A woman in her 40s, whose daughter used to commute to school there, said, “The traffic is so heavy and dangerous that we can’t cross without a traffic light.”

According to the prefectural police, the traffic light was considered for removal in 2018 when the nearby elementary school closed and the number of users decreased.

However, when the police explained about removing the light to residents, residents opposed the plan.

The residents said because many elderly pedestrians used the crossing, it would be dangerous without the traffic light. So, it was decided that the traffic light would remain there.

There are other locations where traffic lights were removed with the agreement of residents. In Hokkaido, 19 traffic lights were removed during 2023. One of these was a push-button traffic light in front of the former Akama Elementary School in Akabira.

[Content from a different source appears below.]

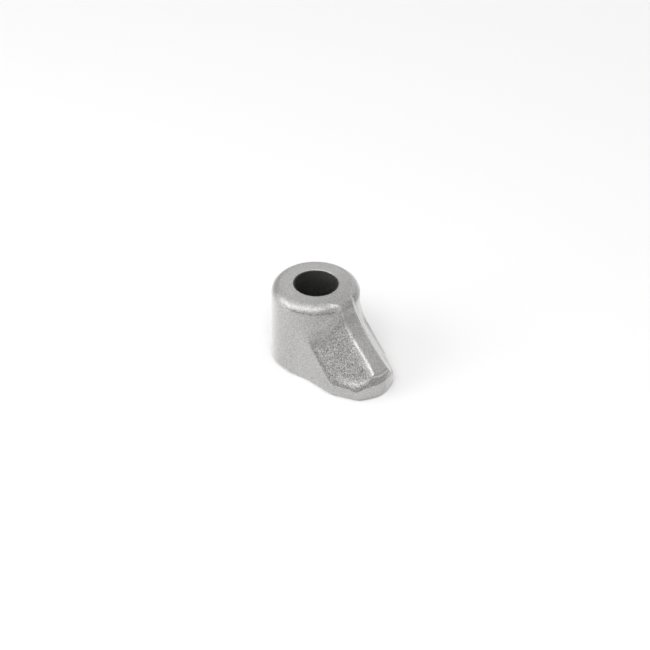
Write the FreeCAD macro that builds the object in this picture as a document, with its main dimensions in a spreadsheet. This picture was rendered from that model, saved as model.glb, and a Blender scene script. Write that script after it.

It was removed in December because the school had closed the previous year and traffic on the road in front of the school had decreased. The traffic light was used by only a few people other than schoolchildren, and the residents did not voice any opposition to its removal.

On the other hand, there are cases where traffic lights were not installed even though local residents requested them.

In September 2024, three people were killed in a collision between two cars at an intersection in  Rokunohe in Aomori Prefecture. There was no traffic light installed at the intersection and nine accidents occurred there over the five years through 2023.

According to the Aomori prefectural police, the traffic volume at the intersection does not meet one of the required conditions for installing traffic lights.

The police also said that it is safer to install stop signs instead of installing a traffic light. The intersection lacks a traffic light even now.

The police explained that traffic crackdowns at the site were bolstered and increased stop signs put in place since the accident occurred in September 2024.

A total of 2,212 traffic lights were newly installed nationwide over the five years through fiscal 2023, indicating that compared to the number of traffic lights being removed, only about 60 percent were newly put in place.